Review: The Brief History of the Dead by Kevin Brockmeier

a.k.a. Book 1 of the 20 Books of Summer 2015 reading challenge. And we’re off to a less than excellent start… Kevin Brockmeier’s The Brief History of the Dead is not the introspective, suspenseful powerhouse it sounds from the back cover:

The City is inhabited by those who have departed Earth but are still remembered by the living. They will reside in this city until completely forgotten. But the City is shrinking, and the residents clearing out. Some of the holdouts, like Luka Sims, who produces the City’s only newspaper, are wondering what exactly is going on. Others, like Coleman Kinzler, believe it is the beginning of the end. Meanwhile, Laura Byrd is trapped in an Antarctic research station, her supplies are running low, her radio finds only static, and the power is failing. With little choice, Laura sets out across the ice to look for help, but time is running out.

This premise, rather than being the foundation of a story, is the story. The narrative doesn’t advance beyond this trim summation until the final chapters, at which point it’s too little too late. The plot is too one-note to adequately fill 252 pages. (I don’t usually quibble over page count, but I have 19 books to go, so I am.) In a way, it’s a spoiler to give you the back of the book, but don’t worry—it’s all here on page 7 too:

More and more people came to adopt the theory that [the city] was an extension of life itself—a sort of outer room—and that they would remain there only so long as they endured in living memory. When the last person who had actually known them had died, they would pass over into whatever came next. It was true that most of the city’s occupants went away after sixty or seventy years, and while this did not prove the theory, it certainly served to nourish it. (7)

But it doesn’t feel like just a theory when it’s the only thing that makes sense about the characters in their ever-shrinking “outer room.” The nature of the city is depicted as a mystery, but its key aspects are spelled out and simplistic. It’s quickly established that a super-mega-ultra plague (my phrase) is devouring the earth; dead folks are flowing into the city at a rapid clip. At the same time, folks are flowing out of the city as the living and their memories die. The recently deceased provide little information to the city-folk beyond the fact that everyone is dying from a plague termed “the Blinks.” Well, not everyone is dead yet…

Every other chapter flashes to Laura Byrd as she fights for survival in Antarctica, alone, possibly the last living person on Earth. Laura was sent by Coca Cola “to explore methods of converting polar ice for use in the manufacture of soft drinks,” and is the last member of her small expedition. (30) When the communication system went down, her two companions set off for help from another research station. For the entirety of Laura’s story, she never speaks to another living person. I think Brockmeier’s intention was to capture an ordinary woman in an extraordinary predicament, but it’s a shallow and predictable study.
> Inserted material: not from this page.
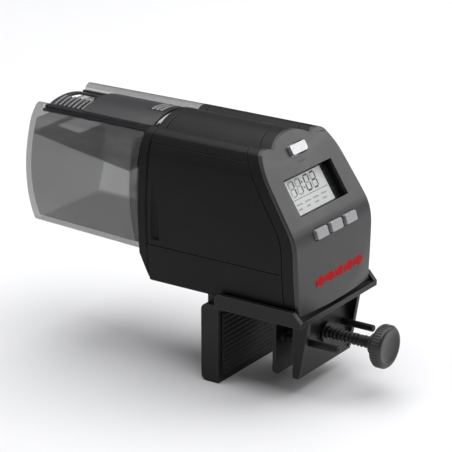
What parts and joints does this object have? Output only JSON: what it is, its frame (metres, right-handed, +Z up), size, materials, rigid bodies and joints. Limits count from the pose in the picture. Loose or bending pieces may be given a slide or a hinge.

Laura faces power supply woes, bad weather, cracking ice, and frostbite. If you’re familiar with any type of survival series/movie/book, then you’re familiar with Laura’s struggle. It’s standard stuff and handled in a predictable way. The writing is pretty and lyrical, but ultimately fails to create a hard-edged picture of her perils. Oh, and there’s crap like this:

It would be more than a month before she discovered exactly what she had left behind on the slope and the full consequences of her accident became clear to her. (59)

Lazy. Lazy. Lazy. The ominous tone around her sledge mishap already implied there was more damage than Laura realized. This feeling of dread was effective until the rubbish little-did-she-know technique was applied.

In the final chapters, Laura’s experiences are shown to affect the city of the dead and this is when the book gets interesting. Why there isn’t more of this (and sooner), I’ll never know. The Brief History of the Dead is proof that it takes more than a cool concept and swanky cover to sell a story.

Overall: 2.8

Translation: I recommend this for the interesting turns of phrase and clever visuals. It starts strong, but runs downhill quickly.

4 thoughts on “Review: The Brief History of the Dead by Kevin Brockmeier”

    1. A good concept can hold together a short story or novella, but not a whole novel. Somehow, this book is too long AND too short—too long because gaps in the logic start shining through and too short because the interesting aspects are left unexplored.